Las, sa générosité n’était pas désintéressée, et je compris bien vite qu’il ne s’agissait que d’un « moment sociétal », comme disent les socialistes pour définir la petite gâterie de gauche avant le grand enfilage de droite. D’aucuns appellent également et indifféremment ce moment « Grenelle », « préliminaires », « romantisme », « vaseline », ou pour les échangistes « négociations avec les partenaires sociaux ». Mais je m’éloigne du sujet. Alors que nous quittons la boutique au grand soulagement du varan de Komodo qui  reprit incontinent son air de ruminant ordinaire, l’inconnu me glisse à l’oreille qu’il a besoin de mes innombrables relations dans la presse Web et de l’immense popularité du Graoully Déchaîné pour diffuser une conversation qu’il a intercepté entre Manuel Valls et Pascal Canfin et qui pourrait faire « sauter la République ». Diantre, quel enthousiasme!

Déjà, à la caisse du supermarché, il avait parlé de scandale d’Etat quand la caissière a refusé son billet de 500 euros. Et quand il a ouvert son parapluie, car il tombait toujours de l’eau depuis le premier paragraphe comme il en tombe depuis le premier paragraphe de toutes mes chroniques de l’année, il avait brandi le poing vers le ciel et fait part de son indignation au nom de la majorité des Français qui était contre le mauvais temps. J’en vins à la conclusion qu’il était membre de l’UMP. Cette première impression fut renforcée par le fait qu’il n’avait pas l’air de savoir ce qu’était un bus.
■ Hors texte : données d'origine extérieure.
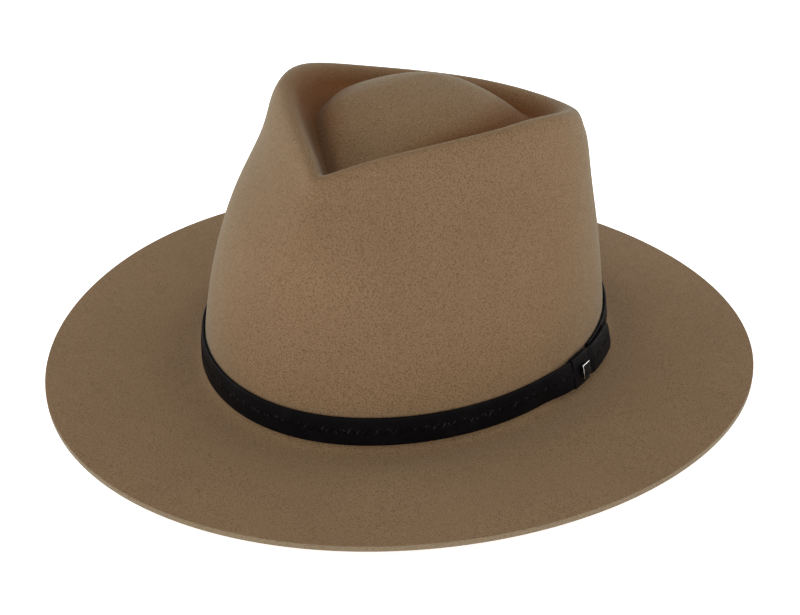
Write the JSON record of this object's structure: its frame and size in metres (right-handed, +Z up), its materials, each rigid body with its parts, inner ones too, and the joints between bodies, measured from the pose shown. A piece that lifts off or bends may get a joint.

Le concept de « transport en commun » lui fit une forte impression. Je lui expliquai qu’il fallait se jeter sous les roues de l’autobus en marche pour rentrer chez soi. Ce qu’il fit, non sans m’avoir préalablement donné son enregistrement, que je vous livre en avant-première mondiale. Vous verrez, ça n’a pas grand-intérêt, mais c’est toujours ça qu’Atlantico n’aura pas.

Manuel Valls: Bureau de la future Présidence de la République, j’écoute?

Pascal Canfin: Allô, Manu? Comment ça va? La femme, les enfants, les flash-balls, tout ça, comment que c’est?

M. V: Ça roule, ma poule. Et toi, tu t’en sors, avec tes sous-développés?

P. C: Tu confonds, Manu, c’est pas Arnaud Montebourg, c’est Pascal Canfin! Ministre délégué au Développement!

M. V: Qu’est-ce j’en ai à foutre? T’es une racaille de gauchiste quand même! Bon, pourquoi, tu viens me chier dans le Taser, là? T’es pas au courant que c’est l’heure de Walker Texas Ranger?

P. C: Mais non, mais tu sais je suis à l’aéroport, là, je vais à une réunion sur le développement à Bamako, et…

M. V: Ben tu passeras le bonjour à Amadou et Maryam!

P. C: Arrête tes conneries t’es pas drôle! J’ai un service à te demander…

M. V: Si c’est pour un jumelage avec Florange, tu vois ça avec Filipetti, moi les blackos et les prolos je suis pas là pour faire copain-copain, tu vois. J’ai déjà pas fini le ménage à Evry, alors tu penses bien.

P. C: Je voulais te demander de surseoir à l’expulsion d’un ressortissant malien qui est dans le même avion que moi. Un peu d’humanité, ça ne te ferait pas trop mal aux seins?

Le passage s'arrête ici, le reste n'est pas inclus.